Over the past six decades scores of political murders and assassinations have been masterminded and orchestrated by a single central entity, according to the evidence of Bülent Orakoğlu, a former deputy chief of the National Police Department’s Intelligence Unit.
May 25, Friday
The İstanbul 10th High Criminal Court gave aggravated life sentences to two men convicted of being responsible for the death of Serap Eser, a teenage girl, in İstanbul after they threw a Molotov cocktail into a city bus during a 2009 protest.
The assessment of an ongoing investigation into the killings of two PKK members and one civilian during a military operation in eastern Turkey in 2009 by the Van Prosecutor’s Office suggests that the victims were killed upon an order that came from now-retired Col. Halil İyigün, who reported to his superiors that the three men had been killed in clashes with security forces, according to a report published by the Radikal daily.
The former owner of the Akşam daily, Malik Yolaç, made significant confessions regarding the role of the daily in the notorious May 27, 1960 coup d’état, the first military takeover in Turkish history, saying that members of a military junta frequented the Ankara office of Akşam and used it as their headquarters in the lead-up to the coup.

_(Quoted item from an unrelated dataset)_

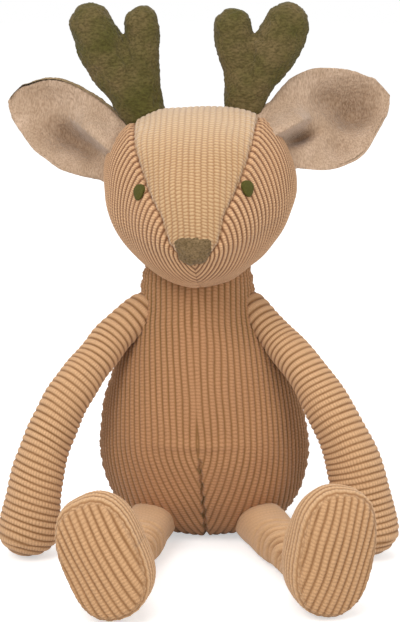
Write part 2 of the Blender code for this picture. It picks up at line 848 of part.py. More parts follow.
def arm_line(side, controls):
    """Points and directions down the middle of the arm, which is one smooth bend."""
    start = shoulder_point(side) + shoulder_normal(side) * SHOULDER_RAISE
    neck = Vector((0.0, 0.0, NECK_HEIGHT))
    points = [start] + [neck + Vector(control) for control in controls]
    line = []
    for section in range(ARM_SECTIONS + 1):
        share = section / ARM_SECTIONS
        level = points
        while len(level) > 2:
            level = [one.lerp(other, share) for one, other in zip(level, level[1:])]
        line.append((level[0].lerp(level[1], share), (level[1] - level[0]).normalized(), share))
    return line


def arm_ring(middle, direction, radius):
    across = direction.cross(Vector((0.0, 1.0, 0.0))).normalized()
    beyond = direction.cross(across)
    ring = []
    for side in range(ARM_SIDES):
        angle = math.tau * side / ARM_SIDES
        outward = across * math.cos(angle) + beyond * math.sin(angle)
        ring.append(middle + outward * radius)
    return ring


def arm_cap(middle, direction, radius, outward):
    """Rings over a rounded end of the arm, from its edge towards its tip."""
    rings = []
    for share, reach in CAP_SHARES:
        place = middle + direction * (outward * ARM_CAP_LENGTH * reach)
        rings.append(arm_ring(place, direction, radius * share))
    return rings


def arm_form(side, controls):
    """The arm as a closed tube that swells towards its blunt end."""
    line = arm_line(side, controls)
    first, start, _ = line[0]
    last, finish, _ = line[-1]
    rings = list(reversed(arm_cap(first, start, ARM_ROOT_RADIUS, -1)))
    for middle, direction, share in line:
        radius = ARM_ROOT_RADIUS + (ARM_END_RADIUS - ARM_ROOT_RADIUS) * share
        rings.append(arm_ring(middle, direction, radius))
    rings += arm_cap(last, finish, ARM_END_RADIUS, 1)
    return loft(rings, start=first - start * ARM_CAP_LENGTH, end=last + finish * ARM_CAP_LENGTH)


def make_arm(name, side, controls, body_pivot):
    """An arm that lies flat against the body at the shoulder, where it is sewn on."""
    shoulder = shoulder_point(side)
    normal = shoulder_normal(side)
    pivot = make_pivot(name + "_hinge", shoulder, -side * normal, body_pivot)
    filling = arm_form(side, controls)
    cover = cloth_over(filling.copy(), filling.copy(), CORDUROY)
    cut_flat(cover, shoulder, normal, SHOULDER_REACH)
    add_piece(cover, name + "_cover", "corduroy", pivot)
    shrink(filling, CORDUROY + FILLING_GAP)
    cut_flat(filling, shoulder + normal * FILLING_GAP, normal, SHOULDER_REACH)
    add_piece(filling, name + "_stuffing", "filling", pivot)


# Legs

def body_front_y(across, height):
    """Where the front panel's facets lie at a place across it and a height."""
    rings = body_rings()
    above = next(index for index, ring in enumerate(rings) if ring[0].z > height)
    low, high = rings[above - 1], rings[above]
    share = (height - low[0].z) / (high[0].z - low[0].z)
    ring = [one.lerp(other, share) for one, other in zip(low, high)]
    front = ring[BODY_COLUMNS // 2:] + ring[:1]
    right = max(index for index, point in enumerate(front[:-1]) if point.x <= across)
    one, other = front[right], front[right + 1]
    return one.lerp(other, (across - one.x) / (other.x - one.x)).y


def hip_point(side, yaw):
    """Middle of the hip seam, just clear of the body's front along the whole root."""
    angle = math.radians(yaw)
    half_root = LEG_SHARES[0][1] * LEG_HALF_WIDTH
    places = []
    for place in HIP_PLACES:
        across = side * (HIP_X + place * half_root * math.cos(angle))
        along = place * half_root * math.sin(angle)
        front = min(body_front_y(across, HIP_HEIGHT), body_front_y(across, HIP_HEIGHT + HIP_EDGE))
        places.append(front - HIP_ROOM - along)
    return Vector((side * HIP_X, min(places), HIP_HEIGHT))


def leg_frame(side, yaw):
    """The leg's own frame: origin at the hip seam, leg along -Y, toes up."""
    turn = Matrix.Rotation(side * math.radians(yaw), 4, "Z")
    return Matrix.Translation(hip_point(side, yaw)) @ turn


def leg_section(shares, side, lean, pitch):
    """One ring of the leg and foot in the leg's frame."""
    along, leg_width, leg_height, foot_width, foot_length, rise = shares
    half_width = leg_width * LEG_HALF_WIDTH + foot_width * FOOT_HALF_WIDTH
    half_height = leg_height * LEG_HALF_HEIGHT + foot_length * FOOT_HALF_LENGTH
    half_height = max(half_height, HIP_EDGE)
    lift = Vector((0.0, -along * LEG_LENGTH, rise * FOOT_RISE))
    tip = Matrix.Rotation(-math.radians(pitch) * rise, 3, "X")
    tip = tip @ Matrix.Rotation(side * math.radians(lean) * rise, 3, "Y")
    ring = []
    for step in range(LEG_SIDES):
        angle = math.tau * step / LEG_SIDES
        across = math.copysign(abs(math.cos(angle)) ** FOOT_SQUARENESS, math.cos(angle))
        upward = math.copysign(abs(math.sin(angle)) ** FOOT_SQUARENESS, math.sin(angle))
        ring.append(lift + tip @ Vector((half_width * across, 0.0, half_height * upward)))
    return ring


def sole_point(share, step, side, lean, pitch):
    """A point on the crowned sole: share 1 at its seam, 0 at its middle."""
    edge = leg_section(LEG_SHARES[-1], side, lean, pitch)
    crown = sole_direction(pitch) * (SOLE_CROWN * (1 - share * share))
    return middle_of(edge).lerp(edge[step], share) + crown


def sole_direction(pitch):
    """The way the sole faces, in the leg's frame."""
    return Matrix.Rotation(-math.radians(pitch), 3, "X") @ Vector((0.0, -1.0, 0.0))


def leg_form(first, side, lean, pitch, reach):
    """The leg from one of its sections to the sole's seam, run on past it by a reach."""
    sections = [leg_section(shares, side, lean, pitch) for shares in LEG_SHARES]
    beyond = sole_direction(pitch) * reach
    sections.append([point + beyond for point in sections[-1]])
    root = middle_of(sections[max(first - 1, 0)])
    return loft(sections[first:], start=root, end=middle_of(sections[-1]))


def make_leg(name, side, yaw, lean, pitch, body_pivot):
    """A leg whose cover is sewn flat at the hip and open at the foot, where the sole closes it."""
    frame = leg_frame(side, yaw)
    pivot = make_pivot(name + "_hinge", frame.translation, -frame.col[0].xyz, body_pivot)
    outward = sole_direction(pitch)
    rim = middle_of(leg_section(LEG_SHARES[-1], side, lean, pitch))
    outer = leg_form(0, side, lean, pitch, SOLE_CROWN)
    inner = leg_form(PINCHED_SECTIONS, side, lean, pitch, SOLE_CROWN)
    cover = cloth_over(outer, inner, CORDUROY)
    cut_flat(cover, rim + outward * FOOT_RIM, -outward)
    bmesh.ops.transform(cover, matrix=frame, verts=cover.verts)
    add_piece(cover, name + "_cover", "corduroy", pivot)
    rings = [
        [sole_point(share, step, side, lean, pitch) for step in range(LEG_SIDES)]
        for share in (1.0, SOLE_RING_SHARE)
    ]
    sole = loft(rings, end=sole_point(0.0, 0, side, lean, pitch))
    bmesh.ops.translate(sole, verts=sole.verts, vec=outward * (FOOT_RIM + CORDUROY + SEAM_GAP))
    bmesh.ops.transform(sole, matrix=frame, verts=sole.verts)
    face_outward(sole, frame.translation)
    sole_name = name.replace("leg", "foot") + "_sole"
    give_thickness(add_piece(sole, sole_name, "corduroy", pivot), CORDUROY)
    filling = leg_form(PINCHED_SECTIONS, side, lean, pitch, SOLE_CROWN)
    shrink(filling, CORDUROY + FILLING_GAP)
    cut_flat(filling, rim, -outward)
    bmesh.ops.transform(filling, matrix=frame, verts=filling.verts)
    add_piece(filling, name + "_stuffing", "filling", pivot)


# The whole deer

clear_scene()
PARTS = make_collection("plush_deer")
CUTTERS = make_collection("plush_deer_cutters")
body = make_pivot("body_frame", Vector(), Vector((0.0, 0.0, 1.0)))
make_body(body)
head = make_pivot("head_hinge", neck_point(), head_frame().col[0].xyz, body)
make_gusset(head)
make_head_side("head_side_left", 1, head)
make_head_side("head_side_right", -1, head)
make_head_stuffing(head)
make_face(head)
make_ear("ear_left", 1, head)
make_ear("ear_right", -1, head)
make_antler("antler_left", 1, head)
make_antler("antler_right", -1, head)
make_arm("arm_left", 1, LEFT_ARM_LINE, body)
make_arm("arm_right", -1, RIGHT_ARM_LINE, body)
make_leg("leg_left", 1, LEFT_LEG_YAW, LEFT_FOOT_LEAN, LEFT_FOOT_PITCH, body)
make_leg("leg_right", -1, RIGHT_LEG_YAW, RIGHT_FOOT_LEAN, RIGHT_FOOT_PITCH, body)
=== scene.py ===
"""Looks of the seated plush deer: ribbed corduroy panels, short plush, seams and a studio.

Metres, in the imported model's frame: +Z up, face to -Y, the deer's own left is +X.
"""

import json
import math

import bpy
import numpy as np
from mathutils import Matrix, Vector


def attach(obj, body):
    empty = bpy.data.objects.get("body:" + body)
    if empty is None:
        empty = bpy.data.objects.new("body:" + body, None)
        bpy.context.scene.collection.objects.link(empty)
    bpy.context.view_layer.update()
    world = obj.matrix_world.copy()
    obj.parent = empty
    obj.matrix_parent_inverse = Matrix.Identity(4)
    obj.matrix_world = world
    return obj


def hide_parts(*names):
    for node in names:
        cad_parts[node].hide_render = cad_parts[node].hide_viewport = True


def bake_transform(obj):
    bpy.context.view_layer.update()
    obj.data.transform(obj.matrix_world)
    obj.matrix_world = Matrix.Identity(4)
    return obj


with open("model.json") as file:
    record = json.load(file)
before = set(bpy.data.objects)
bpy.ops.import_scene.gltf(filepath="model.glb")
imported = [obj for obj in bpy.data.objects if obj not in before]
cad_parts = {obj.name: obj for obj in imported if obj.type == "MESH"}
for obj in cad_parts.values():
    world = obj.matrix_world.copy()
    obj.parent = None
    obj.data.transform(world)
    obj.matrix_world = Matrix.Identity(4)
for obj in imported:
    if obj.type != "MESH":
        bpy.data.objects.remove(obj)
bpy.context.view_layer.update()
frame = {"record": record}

TINY = 1e-9
SIDES = {"left": 1, "right": -1}
WHITE = (1.0, 1.0, 1.0, 1.0)
SEED = 7
LINE_SAMPLES = 400
INSIDE_STEP = 0.05

# Curve from the numbers of a colour to its light
COLOUR_RANGE = 255
GAMMA = 2.4
GAMMA_OFFSET = 0.055
GAMMA_START = 0.04045
GAMMA_SLOPE = 12.92

# Cloth
CORD_PITCH = 0.0042
HEAD_CORD_PITCH = 0.0037
SOLE_CORD_PITCH = 0.0043
CORD_RELIEF_SHARE = 0.28
CORD_ROUNDNESS = 0.48
CORD_WOBBLE = 0.10
BEAD_PITCH = 0.0021
BEAD_RELIEF_SHARE = 0.22
BEAD_OFFSET = 0.34
BEAD_WOBBLE = 0.20
BEAD_WOBBLE_SIZE = 0.012
BEAD_OFFSET_TURN = 2.4
CORD_LIFT_SHARE = 0.60
HEM_DEPTH = 0.0026
SEAM_DIP = 0.0017
SEAM_WIDTH = 0.0019
PUCKER_PITCH = 0.0058
PUCKER_RELIEF = 0.00035
PUCKER_REACH = 0.0050
SIDE_PUCKER_PITCH = 0.0135
SIDE_PUCKER_RELIEF = 0.0016
SIDE_PUCKER_REACH = 0.0120
LUMP_RELIEF = 0.0005
LUMP_SIZE = 0.030
LUMP_WAVES = 6
LUMP_SPREAD = (0.7, 1.5)

# Grid steps: across the cords, along them, and where cords cross a grid at a slant
FINE_STEP = 0.00045
LONG_STEP = 0.00062

# Body
BODY_SEAM_Y = 0.004
BODY_HALF_WIDTH = 0.0655
BODY_FRONT = 0.060
BODY_BACK = 0.043
BODY_LEAN = -0.005
NECK_HEIGHT = 0.140
DART_TOP = 0.062
DART_LEAN = -0.0035
DART_SLOPE = 0.40
DART_REACH = 0.060
DART_ONSET = 0.0030
DART_DEPTH = 0.0026
DART_WIDTH = 0.0011
DART_ZIGZAG = 0.0012
DART_ZIGZAG_PITCH = 0.0084
DART_CORD_SHIFT = 0.5
BODY_WIDEST = 0.47
TRIAL_ROWS = 300
TRIAL_COLUMNS = 200
BODY_CORD_STRENGTH = 0.85
SIDE_CORD_STRENGTH = 0.80
SIDE_CORD_REACH = 0.030
NECK_BEND = ((-0.005, 0.004, 0.142), (-0.005, 0.004, 0.172))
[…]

In recent days the terrorist PKK has launched several deadly attacks in various provinces across Turkey and kidnapped 10 people in a southeastern province, signaling an end to its winter “hibernation,” the time when it retreats to its hideouts due to poor weather conditions that make it difficult to stage attacks. Once winter ends the PKK typically springs back into action. On Friday two suspected PKK terrorists detonated a car bomb outside police headquarters in the central province of Kayseri, killing one policeman and wounding at least 10 others.